Le président de l’Autorité a ensuite abordé un autre sujet particulièrement discuté ces dernières semaines, en lien direct avec la couverture de Free Mobile. En effet, dès lors que la concurrence affirme que Free surexploite le réseau d’Orange, son explication est que le quatrième opérateur mobile a tout intérêt à ne pas investir dans les réseaux, quand bien même il paierait chèrement Orange pour louer son réseau. Une vision logique à court terme, beaucoup moins à long terme.

Jean-Ludovic Silicani explique ainsi que ces supputations n’ont pas de sens. « Ça coûte beaucoup plus cher à Free de louer le réseau de France Télécom que de faire fonctionner son réseau propre. Alors je voudrais savoir pourquoi l’opérateur Free aurait une politique absurde par rapport à ses propres intérêts, qui serait de louer pendant des années un réseau sans investir – d’ailleurs, ce qui est faux, puisque nous constatons déjà qu’entre décembre et février il y a eu plus de 200 stations supplémentaires qui ont été installées – mais faisons l’hypothèse qu’il n’en ferait pas davantage. Quel l’intérêt économique aurait-il à faire cela puisque ça lui coûte une fortune de louer le réseau de France Télécom ? »

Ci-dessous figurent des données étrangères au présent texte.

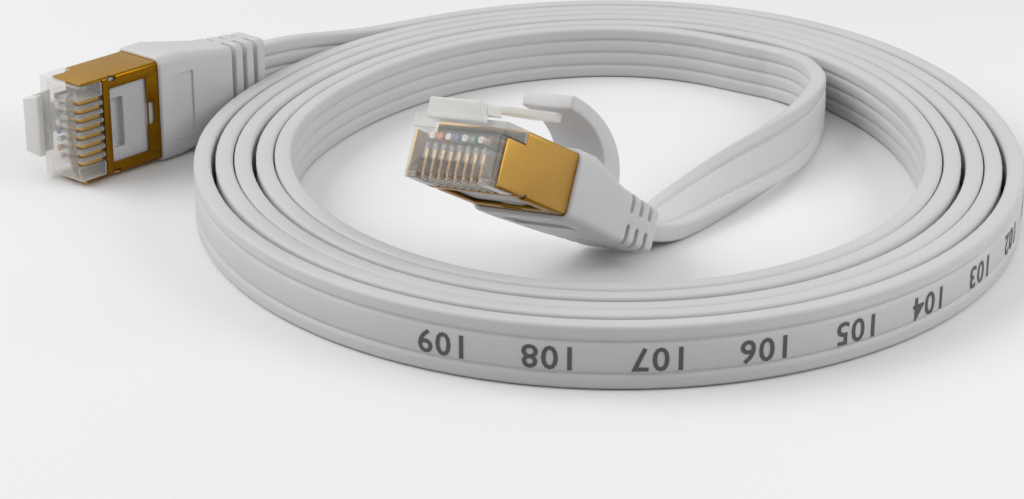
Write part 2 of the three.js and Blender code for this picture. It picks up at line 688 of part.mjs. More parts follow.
function makeCollar() {
  const front = shieldRear - COLLAR_FROM_SHIELD;
  const innerHalf = CABLE_WIDTH / 2 + FIT;
  const innerRise = CABLE_THICKNESS / 2 + FIT;
  const half = innerHalf + COLLAR_WALL;
  const rise = innerRise + COLLAR_WALL;
  return cut(
    block(front - COLLAR_LENGTH, front, -half, half, CABLE_HEIGHT - rise, CABLE_HEIGHT + rise),
    block(
      front - COLLAR_LENGTH - 1, front + 1, -innerHalf, innerHalf,
      CABLE_HEIGHT - innerRise, CABLE_HEIGHT + innerRise,
    ),
  );
}

// The jacket's end inside the boot, from behind the wires to the boot's rear face.
function makeCableEnd() {
  const along = new THREE.Vector3(-1, 0, 0);
  const wide = new THREE.Vector3(0, 1, 0);
  const front = housingRear - 2 * FIT - TOUCH;
  return skin([
    cableRing(new THREE.Vector3(front, 0, CABLE_HEIGHT), along, wide),
    cableRing(new THREE.Vector3(BOOT_REAR, 0, CABLE_HEIGHT), along, wide),
  ]);
}

// ---------- assembly ----------
function named(name, geometry, material) {
  const mesh = new THREE.Mesh(geometry, material);
  mesh.name = name;
  return mesh;
}

function fillPlug(plug, end) {
  plug.add(
    named("shield_" + end, makeShield(), goldLook),
    named("housing_" + end, makeHousing(), clearLook),
    named("latch_" + end, makeLatch(), clearLook),
    named("load_bar_" + end, makeLoadBar(), barLook),
    named("crimp_collar_" + end, makeCollar(), steelLook),
    named("cable_end_" + end, makeCableEnd(), jacketLook),
    named("boot_" + end, makeBoot(), bootLook),
    named("hood_" + end, makeHood(), bootLook),
  );
  for (let pin = 0; pin < PINS; pin++) {
    const [colourName, colour] = WIRE_COLOURS[pin % WIRE_COLOURS.length];
    const number = pin + 1;
    plug.add(
      named("contact_" + end + number, makeContact(pin), goldLook),
      named("wire_" + end + number + "_" + colourName, makeWire(pin), look(colour, 0.5)),
    );
  }
  return plug;
}

const plugs = new THREE.Group();
plugs.add(fillPlug(plugA, "a"), fillPlug(plugB, "b"));
const cable = new THREE.Group();
cable.add(
  plugs,
  named("cable_coil", makeCoil(), jacketLook),
  named("cable_lead_a", makeLeadA(), jacketLook),
  named("cable_lead_b", makeTail(), jacketLook),
);

// The origin is on the floor under the middle of the two plugs' box.
const footprint = new THREE.Box3().setFromObject(plugs, true);
const middle = footprint.getCenter(new THREE.Vector3());
cable.position.set(-middle.x, -middle.y, 0);

export default cable;
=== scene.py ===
"""A flat ethernet patch cable wound on edge, with two shielded modular plugs.

Lengths are in metres, +Z is up and the floor is at z = 0. Each plug is modelled in its
own frame, as in the CAD: +x is the mating direction with x = 0 at the shield's front
edge, y runs across the contacts and +z points to the latch side.
"""
import json
from math import cos, exp, pi, radians, sin

import bmesh
import bpy
from mathutils import Euler, Matrix, Vector
from mathutils.geometry import interpolate_bezier


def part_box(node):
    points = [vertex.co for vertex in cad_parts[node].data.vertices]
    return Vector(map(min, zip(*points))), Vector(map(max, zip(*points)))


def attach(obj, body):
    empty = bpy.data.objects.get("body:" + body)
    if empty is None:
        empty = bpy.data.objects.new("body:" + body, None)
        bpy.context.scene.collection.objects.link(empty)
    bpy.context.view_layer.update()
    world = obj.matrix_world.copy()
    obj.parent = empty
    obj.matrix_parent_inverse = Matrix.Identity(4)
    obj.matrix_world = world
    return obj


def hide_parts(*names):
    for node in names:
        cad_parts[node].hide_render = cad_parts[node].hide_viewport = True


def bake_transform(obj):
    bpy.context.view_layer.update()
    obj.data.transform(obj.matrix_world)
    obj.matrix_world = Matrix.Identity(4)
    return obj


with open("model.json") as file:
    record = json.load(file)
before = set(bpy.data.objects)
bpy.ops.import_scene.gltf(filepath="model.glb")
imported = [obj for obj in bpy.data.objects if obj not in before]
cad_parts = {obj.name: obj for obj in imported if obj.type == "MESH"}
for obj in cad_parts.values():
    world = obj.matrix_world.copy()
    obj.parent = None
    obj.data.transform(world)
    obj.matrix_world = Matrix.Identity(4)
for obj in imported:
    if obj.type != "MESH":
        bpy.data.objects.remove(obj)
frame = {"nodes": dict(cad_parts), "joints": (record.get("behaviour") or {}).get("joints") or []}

bl_info = {
    "name": "Flat Patch Cable",
    "version": (1, 0, 0),
    "blender": (4, 5, 0),
    "location": "View3D > Sidebar > Patch Cable",
    "description": "Builds a flat eight-wire patch cable with two shielded plugs",
    "category": "Object",
}

MM = 0.001
UP = Vector((0, 0, 1))

# ---------- where things lie, as in the CAD ----------
# Each plug's roll, pitch and yaw in degrees.
PLUG_TURN = {"a": (90, 0, 229.4), "b": (9, -30, 226.6)}
LOAD_BAR_MIDDLE = Vector((-5.0 * MM, 0, 4.45 * MM))  # in the plug's frame
PLUG_A_FROM_RING = Vector((-57.05 * MM, 0.85 * MM, 0))
PINS = 8
PIN_PITCH = 1.02 * MM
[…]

Pour Silicani, tout ceci est donc « surréaliste ». Interrogé par un député quant aux risques financiers que Free éviterait en se contentant de louer le réseau d’Orange, Silicani dévoile une information, peut-être malgré lui, en affirmant que Free a proposé au moins 400 millions d’euros pour obtenir un lot de fréquence dans la bande 800 MHz pour la 4G. Or rappelons que Free n’a pu obtenir un tel lot, sachant que la plus faible somme proposée par la concurrence a été de 683 millions d’euros. (en savoir plus)

Pour le président de l’ARCEP, Free a donc les reins financiers pour déployer son réseau et il n’a strictement aucun intérêt à se contenter d’exploiter son accord d’itinérance.

Emploi : la vision à long terme

Enfin, Silicani a abordé très rapidement deux autres sujets. Tout d’abord, concernant les conséquences sur l’emploi du fait de la baisse des prix, le haut fonctionnaire explique qu’il serait une erreur de voir à court terme. La baisse des tarifs génère directement du pouvoir d’achat, ce qui par le principe des vases communicants n’a pas de conséquences négatives sur les emplois globalement.

« Il ne faut pas confondre les gains de productivité avec le low cost » a-t-il notamment affirmé. « Ne faisons pas la même erreur que le marché financier, c’est-à-dire d’être court-termiste, d’avoir le nez collé sur le lendemain. » Il y a certes des risques à court terme de baisse d’emploi. Mais les baisses de prix peuvent aussi être compensées en diminuant les dividendes plutôt que de s’attaquer aux employés.

Les MVNO se regrouperont

Concernant la question de la terminaison de SMS, abordé par les concurrents de Free Mobile, Silicani a confirmé que cette question sera réglée très bientôt. Quant aux MVNO, Silicani prévoit des regroupements, à l’instar des FAI il y a une dizaine d’années.

Note : la vidéo de l'audition de Jean-Ludovic Silicani est disponible sur le site de l'Assemblée Nationale (onglet Commissions), sous celle d'Olivier Roussat.